Os problemas do sistema de saúde brasileiro são crônicos. Há décadas as justificativas para uma saúde muito aquém da que deveria ser proporcionada à população são recorrentes. Todos, sem exceção, reivindicam mais recursos.
No entanto, se analisarmos os números do setor, percebemos que o maior problema da saúde não está apenas na escassez de recursos financeiros, mas no desperdício, que corrói valores exorbitantes dos cofres do sistema.
O financiamento adequado dos sistemas de saúde é fundamental, mas antes de associar os problemas de saúde à falta de investimento, precisamos encontrar alternativas para aperfeiçoar os recursos já existentes. Isso pode ser feito por meio de melhores práticas de gestão, mais incentivos e políticas mais favoráveis ao desenvolvimento do país, evitando, inclusive, práticas de corrupção – que hoje tem impacto gigantesco para todos os setores da economia, especialmente a saúde.
De acordo com o relatório “O Financiamento da Cobertura Universal”, da Organização Mundial da Saúde (OMS), entre 20% e 40% de todos os gastos em saúde são desperdiçados por ineficiência. Ainda segundo a OMS, apenas nos países desenvolvidos, a fraude e outras formas de desperdícios podem representar um custo estimado de US$ 12 bilhões a US$ 23 bilhões de dólares por ano para os governos.
Já dados da Rede Europeia para a Fraude e Corrupção na Saúde demonstram que dos US$ 5,3 trilhões das despesas globais em saúde, aproximadamente US$ 300 bilhões são perdidos para os erros e para a corrupção.
No Brasil, as pesquisas que antecederam as eleições presidenciais de 2014 apontaram a saúde como o principal problema na percepção dos eleitores. Ainda assim, pouco se ouviu dos postulantes à Presidência propostas para a principal queixa dos brasileiros. Quando muito, surgiram promessas de mais médicos, mais unidades de saúde, mais investimentos etc. A população está cansada de tantos “mais” que não surtem bons resultados. Talvez, propor “menos desperdício e corrupção” mudaria esse cenário devastador
O setor de saúde, pela complexidade e natureza das relações, muitas vezes vê-se envolvido em práticas prejudiciais aos seus objetivos finais. O modelo de remuneração atual, por exemplo, possui uma lógica que privilegia uma relação de custo-benefício perversa. Essa realidade precisa ser revista, e a melhoria na qualidade e na eficiência hospitalar, responsáveis por cerca de 50% das despesas de saúde de um país, são medidas urgentes. Precisamos também adotar políticas de incorporação tecnológica mais consistentes, baseadas em evidencias científicas e boas práticas assistenciais.

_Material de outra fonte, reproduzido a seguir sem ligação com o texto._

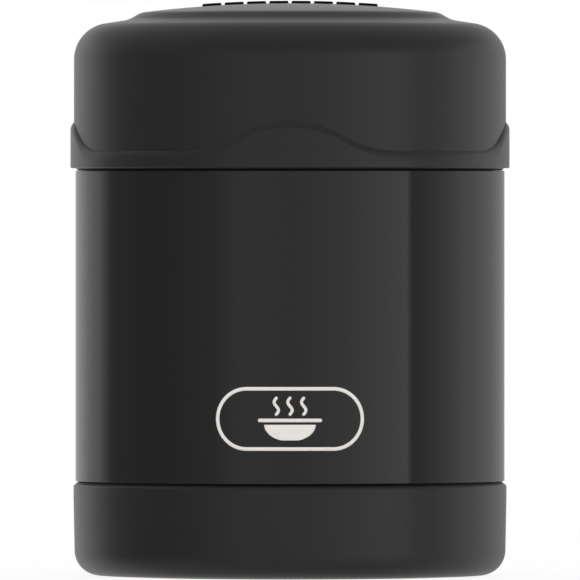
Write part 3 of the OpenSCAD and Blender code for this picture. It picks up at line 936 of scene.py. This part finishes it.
class FOODJAR_OT_fittings(bpy.types.Operator):
    """Gives the fittings inside the walls and the lid their finishes"""

    bl_idname = "food_jar.fittings"
    bl_label = "Hidden fittings"

    def execute(self, context):
        f = context.scene.food_jar_finish
        finishes = dict.fromkeys(("outer_base_plate", "seal_cover", "getter_strap"), bare_steel(f))
        # The others have cells of two colours. After these come the cells' size in mm, the
        # roughness in and between them, their relief in mm, and how metallic they are.
        for node, name, colours, size, roughness, rise, metallic in (
            # Polystyrene beads, expanded in the lid: 2.5 mm cells with darker creases.
            ("lid_foam", "expanded_foam", (f.foam, linear("#cfcdc4")), 2.5, (0.7, 0.9), 0.2, 0.0),
            # Aluminium foil, rolled and wrapped by hand: crumpled about every 6 mm.
            ("radiation_foil", "crumpled_aluminium_foil", (f.foil, linear("#b4b6b9")),
             6.0, (0.15, 0.35), 0.1, 1.0),
            # Barium alloy powder, pressed and sintered: a grain of 0.3 mm.
            ("getter_pellet", "sintered_getter", (linear("#5a5a5c"), linear("#3c3c40")),
             0.3, (0.6, 0.85), 0.05, 0.0),
            # Solder glass, melted over the vent: smooth, with bubbles about 0.6 mm across.
            ("seal_bead", "solder_glass", (linear("#6b7f86"), linear("#50646c")),
             0.6, (0.08, 0.2), 0.01, 0.0),
            # Hot-melt adhesive, pressed out between boot and plate: dull and lumpy.
            ("boot_bond_ring", "hot_melt_adhesive", (linear("#8a8a86"), linear("#77776f")),
             3.0, (0.45, 0.6), 0.1, 0.0),
        ):
            finishes[node] = speckled(name, colours, size * MM, roughness, rise * MM, metallic)
        for node, finish in finishes.items():
            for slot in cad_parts[node].material_slots:
                slot.material = finish
        return {"FINISHED"}


# -------------------- stage


class FOODJAR_OT_studio(bpy.types.Operator):
    """Sets up the pale floor, the soft studio light around the jar and the camera"""

    bl_idname = "food_jar.studio"
    bl_label = "Studio"

    # What the jar mirrors at its own height: degrees from the front, to the right, and
    # brightness. A pale backdrop is behind it, a large softbox stands in front to the right,
    # and dark cards stand to both sides.
    AROUND = [
        (-180, 0.77), (-168, 0.6), (-150, 0.74), (-124, 0.68), (-112, 0.22), (-75, 0.23),
        (-42, 0.38), (-28, 0.59), (4, 0.56), (28, 0.71), (66.1, 1.12), (68.4, 0.35),
        (106, 0.79), (128, 0.72), (168, 0.44), (180, 0.77),
    ]

    def execute(self, context):
        stage = context.scene.food_jar_stage
        self.floor(context, stage)
        self.light(context, stage)
        self.camera(context, stage)
        context.scene.view_settings.view_transform = "Standard"
        return {"FINISHED"}

    def floor(self, context, stage):
        """Lays a pale board under the jar."""
        shape = bmesh.new()
        bmesh.ops.create_grid(shape, x_segments=8, y_segments=8, size=0.6)
        mesh = bpy.data.meshes.new("floor")
        shape.to_mesh(mesh)
        shape.free()
        finish, tree, place = started("painted_floor", stage.floor)
        # Matt emulsion on a smooth board: a roller leaves a faint stipple about 2 mm across.
        stipple = add(tree, "ShaderNodeTexNoise", {"Vector": place, "Scale": 1 / (2 * MM)})
        bump = add(tree, "ShaderNodeBump", {
            "Height": stipple.outputs["Fac"], "Strength": 0.05, "Distance": 0.05 * MM,
        })
        paint = add(tree, "ShaderNodeBsdfPrincipled", {
            "Base Color": rgba(stage.floor), "Roughness": 0.9, "Specular IOR Level": 0.0,
            "Normal": bump.outputs["Normal"],
        })
        # The floor goes white where it is seen directly, and keeps part of the jar's shadow.
        ray = add(tree, "ShaderNodeLightPath")
        seen = add(tree, "ShaderNodeMath", {
            0: ray.outputs["Is Camera Ray"], 1: stage.whitening,
        }, operation="MULTIPLY")
        white = add(tree, "ShaderNodeEmission", {"Color": (1, 1, 1, 1), "Strength": 1.0})
        both = add(tree, "ShaderNodeMixShader", {
            0: seen.outputs[0], 1: paint.outputs[0], 2: white.outputs[0],
        })
        # The studio that the jar mirrors is in the world, its floor too, so this one lets
        # mirrored rays through.
        clear = add(tree, "ShaderNodeBsdfTransparent")
        whole = add(tree, "ShaderNodeMixShader", {
            0: ray.outputs["Is Glossy Ray"], 1: both.outputs[0], 2: clear.outputs[0],
        })
        add(tree, "ShaderNodeOutputMaterial", {"Surface": whole.outputs[0]})
        mesh.materials.append(finish)
        floor = bpy.data.objects.new("floor", mesh)
        # A hair below the foot ring, so that the two faces don't coincide.
        floor.location.z = -0.02 * MM
        context.scene.collection.objects.link(floor)

    def light(self, context, stage):
        """Makes the even light, and the studio that shiny surfaces mirror."""
        world = bpy.data.worlds.new("studio")
        context.scene.world = world
        world.use_nodes = True
        tree = world.node_tree
        tree.nodes.clear()
        towards = add(tree, "ShaderNodeTexCoord").outputs["Generated"]
        parts = add(tree, "ShaderNodeSeparateXYZ", {0: towards})
        forward = add(tree, "ShaderNodeMath", {0: parts.outputs["Y"], 1: -1.0}, operation="MULTIPLY")
        turn = add(tree, "ShaderNodeMath", {
            0: parts.outputs["X"], 1: forward.outputs[0],
        }, operation="ARCTAN2")
        share = add(tree, "ShaderNodeMapRange", {
            "Value": turn.outputs[0], "From Min": -math.pi, "From Max": math.pi,
        })
        around = add(tree, "ShaderNodeValToRGB", {"Fac": share.outputs["Result"]})
        stops = around.color_ramp.elements
        stops.remove(stops[-1])
        for i, (degrees, level) in enumerate(self.AROUND):
            place = (degrees + 180) / 360
            stop = stops.new(place) if i else stops[0]
            stop.position = place
            stop.color = (level, level, level, 1.0)
        # The studio goes over into its ceiling and its floor between these heights of a
        # mirrored direction: 0 is level, 1 straight up and -1 straight down.
        height = parts.outputs["Z"]
        up = add(tree, "ShaderNodeMapRange", {
            "Value": height, "From Min": 0.25, "From Max": 0.44,
        }, interpolation_type="SMOOTHSTEP")
        down = add(tree, "ShaderNodeMapRange", {
            "Value": height, "From Min": -0.2, "From Max": -0.7,
        }, interpolation_type="SMOOTHSTEP")
        ceiling = add(tree, "ShaderNodeMapRange", {
            "Value": height, "From Min": 0.55, "From Max": 1.0,
            "To Min": stage.slanting, "To Max": stage.overhead,
        })
        above = add(tree, "ShaderNodeMix", {
            0: up.outputs["Result"], 6: around.outputs["Color"], 7: ceiling.outputs["Result"],
        }, data_type="RGBA")
        mirrored = add(tree, "ShaderNodeMix", {
            0: down.outputs["Result"], 6: above.outputs[2], 7: rgba([stage.underfoot] * 3),
        }, data_type="RGBA")
        # The light itself is an even white, like a tent's. Only what shines mirrors the studio.
        ray = add(tree, "ShaderNodeLightPath")
        shown = add(tree, "ShaderNodeMix", {
            0: ray.outputs["Is Glossy Ray"], 6: (1.0, 1.0, 1.0, 1.0), 7: mirrored.outputs[2],
        }, data_type="RGBA")
        lit = add(tree, "ShaderNodeBackground", {"Color": shown.outputs[2], "Strength": 1.0})
        add(tree, "ShaderNodeOutputWorld", {"Surface": lit.outputs[0]})

    def camera(self, context, stage):
        """Sets up the camera in front of the jar."""
        lens = bpy.data.cameras.new("camera")
        lens.lens = stage.lens
        lens.sensor_width = 36
        lens.clip_start = 0.1
        lens.clip_end = 60
        camera = bpy.data.objects.new("camera", lens)
        context.scene.collection.objects.link(camera)
        camera.location = (0, -stage.distance, stage.eye)
        aim = Vector((0, stage.distance, stage.aim - stage.eye))
        camera.rotation_mode = "QUATERNION"
        camera.rotation_quaternion = aim.to_track_quat("-Z", "Y")
        context.scene.camera = camera


# -------------------- add-on


class FOODJAR_PT_sidebar(bpy.types.Panel):
    """Lists the jar's pieces, sizes and finishes"""

    bl_idname = "FOODJAR_PT_sidebar"
    bl_label = "Food jar"
    bl_space_type = "VIEW_3D"
    bl_region_type = "UI"
    bl_category = "Food jar"

    def draw(self, context):
        layout = self.layout
        for operator in OPERATORS:
            layout.operator(operator.bl_idname)
        for group in GROUPS:
            settings = getattr(context.scene, group)
            box = layout.box()
            for name in settings.__annotations__:
                box.prop(settings, name)


OPERATORS = (
    FOODJAR_OT_studio,
    FOODJAR_OT_lid_shell,
    FOODJAR_OT_grip_band,
    FOODJAR_OT_inner_cap,
    FOODJAR_OT_gasket,
    FOODJAR_OT_steel_body,
    FOODJAR_OT_vessel,
    FOODJAR_OT_boot,
    FOODJAR_OT_body_print,
    FOODJAR_OT_fittings,
)
GROUPS = {
    "food_jar_sizes": FoodJarSizes,
    "food_jar_finish": FoodJarFinish,
    "food_jar_stage": FoodJarStage,
}
CLASSES = (*GROUPS.values(), *OPERATORS, FOODJAR_PT_sidebar)


def register():
    for made in CLASSES:
        bpy.utils.register_class(made)
    for name, group in GROUPS.items():
        setattr(bpy.types.Scene, name, PointerProperty(type=group))


def unregister():
    for name in GROUPS:
        delattr(bpy.types.Scene, name)
    for made in reversed(CLASSES):
        bpy.utils.unregister_class(made)


def main():
    register()
    bpy.ops.food_jar.studio()
    bpy.ops.food_jar.lid_shell()
    bpy.ops.food_jar.grip_band()
    bpy.ops.food_jar.inner_cap()
    bpy.ops.food_jar.gasket()
    bpy.ops.food_jar.steel_body()
    bpy.ops.food_jar.vessel()
    bpy.ops.food_jar.boot()
    bpy.ops.food_jar.body_print()
    bpy.ops.food_jar.fittings()


if __name__ == "__main__":
    main()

Não há dúvidas que os efeitos da corrupção são extremamente maléficos para a qualidade da gestão dos recursos destinados à saúde. No entanto, para combater o câncer, é preciso rever o excesso de burocracia e fragmentação no financiamento e na organização do sistema do país. A regulamentação excessiva e o desestimulo ao investimento privado acabam incitando os desvios de conduta como únicos meios para facilitar a circulação dos recursos, o número de projetos de investimentos e o crescimento econômico.
Vale enfatizar ainda que a corrupção é vista pelos investimentos privados e pelas autoridades públicas, comprometidas com padrões éticos de gestão, como um custo adicional que pode reduzir, ou mesmo desestimular, a implementação de projetos de investimentos.
No cenário global, o mercado tem adotado, com cada vez mais frequência, regras de conduta para orientar as suas atividades, evitando práticas não adequadas. Essa tendência também pode ser observada no Brasil. Melhorar a regulamentação e a governança – incluindo fortes mercados para sanção – e monitorar adequadamente a despesa pública apresentam-se como aliados importantes para estimular o setor de saúde brasileiro, público e privado, na adoção de códigos de conduta.
O desperdício e a corrupção devem ser sempre combatidos, em função de seus efeitos danosos sobre a produção, o investimento privado, a composição dos gastos públicos e a eficiência das políticas governamentais.
Além das iniciativas já citadas para um mercado mais transparente e atrativo para investimento, poderíamos citar também a implantação de políticas para eliminar as despesas desnecessárias com medicamentos (que representam em torno de 30% das despesas em saúde), além de melhoria de controle de qualidade dos medicamentos.
O Brasil vive um momento especialmente particular. Apesar dos mecanismos de fiscalização e combate à corrupção consolidados, o país ainda possui estruturas que favorecem a prática desse tipo de ilegalidade. Essa evidencia pode ser constatada nas movimentações recentes.
Apesar de trágico para a economia, os últimos acontecimentos demonstram que hoje há mecanismos que podem trazer à tona atividades ilícitas recorrentes, e esse é o principal indicativo de que finalmente estamos no caminho da intolerância para práticas que prejudicam o desenvolvimento do país.